§ Work to do: Copy out each line below that has the word "JSON" in it.

-- Start of The input --

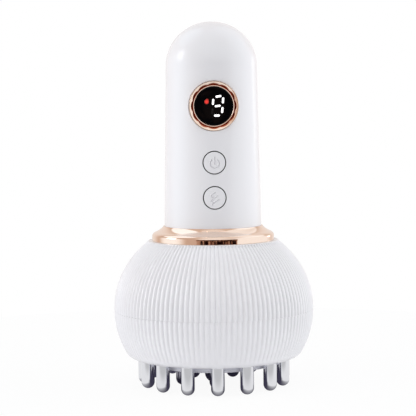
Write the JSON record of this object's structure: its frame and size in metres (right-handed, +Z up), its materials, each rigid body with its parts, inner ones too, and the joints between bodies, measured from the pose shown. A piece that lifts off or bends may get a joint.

-- End of The input --
-- Start of The input --

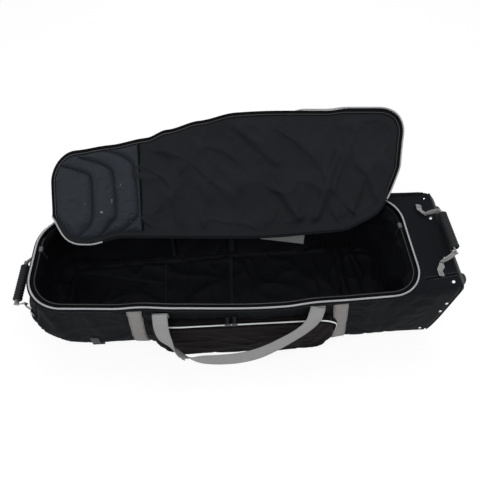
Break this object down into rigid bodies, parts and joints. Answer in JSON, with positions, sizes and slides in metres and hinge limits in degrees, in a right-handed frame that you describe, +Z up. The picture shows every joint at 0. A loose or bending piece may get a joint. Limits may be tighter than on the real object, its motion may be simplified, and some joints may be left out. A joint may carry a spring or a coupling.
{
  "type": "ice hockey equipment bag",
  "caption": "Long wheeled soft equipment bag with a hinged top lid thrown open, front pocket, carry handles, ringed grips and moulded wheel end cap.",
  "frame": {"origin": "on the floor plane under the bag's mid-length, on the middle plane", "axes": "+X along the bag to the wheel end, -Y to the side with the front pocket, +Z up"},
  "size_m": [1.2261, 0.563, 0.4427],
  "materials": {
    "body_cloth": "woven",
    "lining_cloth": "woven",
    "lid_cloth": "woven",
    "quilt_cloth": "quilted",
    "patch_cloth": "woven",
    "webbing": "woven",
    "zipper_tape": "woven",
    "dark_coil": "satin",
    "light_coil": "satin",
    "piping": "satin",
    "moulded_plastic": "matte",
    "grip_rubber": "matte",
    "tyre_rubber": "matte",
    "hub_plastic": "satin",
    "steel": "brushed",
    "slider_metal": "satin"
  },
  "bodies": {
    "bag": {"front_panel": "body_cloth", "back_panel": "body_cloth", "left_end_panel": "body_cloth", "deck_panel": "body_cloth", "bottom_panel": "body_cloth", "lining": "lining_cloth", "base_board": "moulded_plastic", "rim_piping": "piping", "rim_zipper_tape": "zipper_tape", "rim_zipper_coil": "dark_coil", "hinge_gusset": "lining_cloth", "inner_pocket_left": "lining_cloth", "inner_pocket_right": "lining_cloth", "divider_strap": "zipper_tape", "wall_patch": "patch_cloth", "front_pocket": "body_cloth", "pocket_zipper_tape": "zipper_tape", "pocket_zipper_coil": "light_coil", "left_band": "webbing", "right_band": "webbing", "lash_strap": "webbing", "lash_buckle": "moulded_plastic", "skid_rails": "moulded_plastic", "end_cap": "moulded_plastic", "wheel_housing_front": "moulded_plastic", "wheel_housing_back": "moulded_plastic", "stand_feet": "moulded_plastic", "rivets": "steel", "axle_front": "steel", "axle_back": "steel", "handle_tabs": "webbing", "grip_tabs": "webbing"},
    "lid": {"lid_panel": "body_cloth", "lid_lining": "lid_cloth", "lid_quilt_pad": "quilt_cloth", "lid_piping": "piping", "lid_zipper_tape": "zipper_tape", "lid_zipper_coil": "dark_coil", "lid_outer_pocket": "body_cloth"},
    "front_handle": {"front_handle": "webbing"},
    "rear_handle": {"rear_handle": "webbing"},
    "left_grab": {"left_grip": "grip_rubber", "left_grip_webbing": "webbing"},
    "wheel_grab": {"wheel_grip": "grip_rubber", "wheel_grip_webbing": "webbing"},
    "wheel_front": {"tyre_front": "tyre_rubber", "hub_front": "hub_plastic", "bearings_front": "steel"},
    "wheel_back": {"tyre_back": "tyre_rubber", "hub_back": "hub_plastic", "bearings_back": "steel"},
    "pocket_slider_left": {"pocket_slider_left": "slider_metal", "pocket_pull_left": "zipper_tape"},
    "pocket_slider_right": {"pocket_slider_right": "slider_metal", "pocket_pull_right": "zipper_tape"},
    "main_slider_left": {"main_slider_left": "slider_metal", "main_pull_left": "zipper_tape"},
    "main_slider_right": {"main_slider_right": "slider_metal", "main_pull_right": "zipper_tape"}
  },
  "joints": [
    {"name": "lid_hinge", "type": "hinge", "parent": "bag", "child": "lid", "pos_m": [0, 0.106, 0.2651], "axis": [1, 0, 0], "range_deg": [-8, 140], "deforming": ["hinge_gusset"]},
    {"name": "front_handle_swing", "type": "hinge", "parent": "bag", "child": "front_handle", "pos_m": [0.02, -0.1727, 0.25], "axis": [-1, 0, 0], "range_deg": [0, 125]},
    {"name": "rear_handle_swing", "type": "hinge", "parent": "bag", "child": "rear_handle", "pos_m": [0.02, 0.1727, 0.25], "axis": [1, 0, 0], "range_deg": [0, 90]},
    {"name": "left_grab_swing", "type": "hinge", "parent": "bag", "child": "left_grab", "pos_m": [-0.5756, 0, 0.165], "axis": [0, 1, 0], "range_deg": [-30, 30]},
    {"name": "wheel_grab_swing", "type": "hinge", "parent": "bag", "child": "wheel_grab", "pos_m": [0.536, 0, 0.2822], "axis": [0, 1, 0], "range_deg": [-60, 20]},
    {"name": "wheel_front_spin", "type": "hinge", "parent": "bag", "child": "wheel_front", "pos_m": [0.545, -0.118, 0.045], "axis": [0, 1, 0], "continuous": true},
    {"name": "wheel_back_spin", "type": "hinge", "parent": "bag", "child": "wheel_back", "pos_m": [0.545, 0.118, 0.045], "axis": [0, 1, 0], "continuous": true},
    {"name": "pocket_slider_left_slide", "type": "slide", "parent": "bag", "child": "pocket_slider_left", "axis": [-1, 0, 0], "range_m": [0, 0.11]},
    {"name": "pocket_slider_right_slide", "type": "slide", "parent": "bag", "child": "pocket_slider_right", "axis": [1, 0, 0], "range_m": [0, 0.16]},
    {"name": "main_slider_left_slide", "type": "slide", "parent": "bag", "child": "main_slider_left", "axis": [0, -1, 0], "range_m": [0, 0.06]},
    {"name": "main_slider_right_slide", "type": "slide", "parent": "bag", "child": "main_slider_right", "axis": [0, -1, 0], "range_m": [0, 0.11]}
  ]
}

-- End of The input --
-- Start of The input --

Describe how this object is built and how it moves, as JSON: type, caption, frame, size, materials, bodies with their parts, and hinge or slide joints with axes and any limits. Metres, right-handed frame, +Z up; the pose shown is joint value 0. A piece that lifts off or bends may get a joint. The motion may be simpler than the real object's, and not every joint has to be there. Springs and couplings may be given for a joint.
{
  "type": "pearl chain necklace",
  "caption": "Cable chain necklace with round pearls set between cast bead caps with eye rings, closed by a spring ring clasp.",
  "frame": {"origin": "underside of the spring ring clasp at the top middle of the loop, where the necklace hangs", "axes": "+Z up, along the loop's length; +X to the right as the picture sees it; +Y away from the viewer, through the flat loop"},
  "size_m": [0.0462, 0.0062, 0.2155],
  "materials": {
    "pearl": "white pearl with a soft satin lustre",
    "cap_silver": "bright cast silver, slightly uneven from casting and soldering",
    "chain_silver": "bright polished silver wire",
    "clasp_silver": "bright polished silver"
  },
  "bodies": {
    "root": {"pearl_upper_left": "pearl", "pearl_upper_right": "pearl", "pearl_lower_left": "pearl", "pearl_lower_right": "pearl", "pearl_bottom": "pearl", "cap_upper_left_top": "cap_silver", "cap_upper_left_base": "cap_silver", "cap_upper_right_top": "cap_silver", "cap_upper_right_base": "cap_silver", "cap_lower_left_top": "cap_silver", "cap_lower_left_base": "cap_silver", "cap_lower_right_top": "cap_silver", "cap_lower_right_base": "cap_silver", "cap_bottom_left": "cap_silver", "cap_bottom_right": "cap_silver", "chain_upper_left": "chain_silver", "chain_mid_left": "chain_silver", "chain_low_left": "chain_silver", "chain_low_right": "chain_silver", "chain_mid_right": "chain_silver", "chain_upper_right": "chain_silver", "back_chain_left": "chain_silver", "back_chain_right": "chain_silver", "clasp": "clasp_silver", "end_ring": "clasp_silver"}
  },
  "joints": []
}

-- End of The input --

§ Complete output:
Write the JSON record of this object's structure: its frame and size in metres (right-handed, +Z up), its materials, each rigid body with its parts, inner ones too, and the joints between bodies, measured from the pose shown. A piece that lifts off or bends may get a joint.
Break this object down into rigid bodies, parts and joints. Answer in JSON, with positions, sizes and slides in metres and hinge limits in degrees, in a right-handed frame that you describe, +Z up. The picture shows every joint at 0. A loose or bending piece may get a joint. Limits may be tighter than on the real object, its motion may be simplified, and some joints may be left out. A joint may carry a spring or a coupling.
Describe how this object is built and how it moves, as JSON: type, caption, frame, size, materials, bodies with their parts, and hinge or slide joints with axes and any limits. Metres, right-handed frame, +Z up; the pose shown is joint value 0. A piece that lifts off or bends may get a joint. The motion may be simpler than the real object's, and not every joint has to be there. Springs and couplings may be given for a joint.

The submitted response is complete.